REVEAL

How do you measure your worth?

November 17 2020

How do you measure your own worth?  What are the scales on your measuring stick? What is your definition of ‘success’?
 
When I was the managing partner of a law firm I found it easy to define success: Are the clients happy? Are the staff happy? Are we making money?  And as I always believed that the happier the clients and staff were the more money we would make, it was easy to just consider profit as my measure of success.
 
I didn’t need to make money to spend it necessarily – although that is nice – but because it gave me a measure of that feeling of being successful and proud and that my life had meaning and was worthwhile. The more money I earned the stronger that feeling.
 
Now as I am about to retire as a law firm partner I have been thinking about how I am going to spend the extra time I will have. I probably don’t need any more money and yet I find I fear that if I earn less than before I will feel I am of less value.  I can’t bear the idea of – in my words – just being a waste of the earth’s resources!  It is critical to me that I feel I am contributing value to the world.
 
I am reminded of a conversation I had with one of my coaching clients where we defined his ‘measuring stick’. The scales against which he was going to measure success in his life.  The fact is that you can have any definition of success that you want.
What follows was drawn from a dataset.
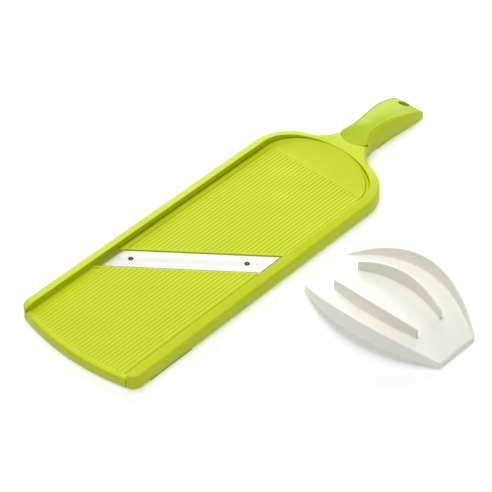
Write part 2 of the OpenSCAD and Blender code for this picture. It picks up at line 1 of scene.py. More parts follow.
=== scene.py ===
import math

import bmesh
import bpy
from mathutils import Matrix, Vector


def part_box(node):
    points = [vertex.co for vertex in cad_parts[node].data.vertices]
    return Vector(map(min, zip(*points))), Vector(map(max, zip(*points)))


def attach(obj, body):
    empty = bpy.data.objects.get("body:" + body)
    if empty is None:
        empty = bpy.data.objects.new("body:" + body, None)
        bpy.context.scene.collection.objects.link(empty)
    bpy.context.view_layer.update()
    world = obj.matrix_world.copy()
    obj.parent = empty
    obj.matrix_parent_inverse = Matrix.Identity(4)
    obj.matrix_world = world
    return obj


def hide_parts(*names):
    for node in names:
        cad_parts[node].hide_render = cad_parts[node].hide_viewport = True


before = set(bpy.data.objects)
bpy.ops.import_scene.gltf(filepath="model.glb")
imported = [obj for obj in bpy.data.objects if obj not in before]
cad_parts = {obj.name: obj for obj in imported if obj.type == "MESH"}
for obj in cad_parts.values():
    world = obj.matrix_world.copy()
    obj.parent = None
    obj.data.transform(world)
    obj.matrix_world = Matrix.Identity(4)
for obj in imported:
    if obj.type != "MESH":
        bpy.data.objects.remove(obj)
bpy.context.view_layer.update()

# Board coordinates, in millimetres: X across, Y from the blade's centre to the handle, Z up from the table.
MM = 0.001
BLADE_LOW, BLADE_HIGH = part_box("blade")
CENTRE = (BLADE_LOW + BLADE_HIGH) / 2

# Board.
HALF_W = 55.0
RAIL_W = 7.3
CHANNEL_X = HALF_W - RAIL_W
CREASE_Z = 11.4
RIM_Z = 13.2
SHOULDER_SLOPE = 5
WALL = 2.2
BASE_Z = 0.5
FLOOR_Z = 5.2
GUTTER_Z = 6.9
DECK_Z = 8.0
RAIL_CEILING = 9.2
FRONT_R = 189.24
FRONT_Y = 68.74
CORNER_X = 47.0
CORNER_Y = -106.3
CORNER_R = 8.0
SHOULDER_X = 21.0
SHOULDER_Y = 128.4
SHOULDER_R = 34.0
NECK_X = 41.0
NECK_Y = 189.616
NECK_R = 30.4
NECK_SLOPE = 3.0
NECK_CREASE_Z = 12.3
NECK_TURN = 50
SEAM_TURN = 76
SEAM_Y = 186.7
SEAM_R = 15.7
SEAM_END = math.radians(202.8)
SCOOP_Y = 131.0
SCOOP_RIM = 29.6
LEDGE_X = 43.9
LEDGE_RIM = 29.3
LEDGE_DROP = 0.35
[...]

We all seek different things:  money; recognition; that feeling of making a difference; friendship; status; power, popularity, time for yourself…the list is endless.
 
So the time has come for me to redefine the scales on my own measuring stick.  I remain as passionate as ever about my coaching and consultancy work and I know I want to continue this but I find I now also have some other desires; some time to read, some time to make some new friends, time to give back to my new community in Norfolk.  No longer can money work as my only definition of success.
 
Have you thought about how you measure the success of your life?  Is it time for a rethink?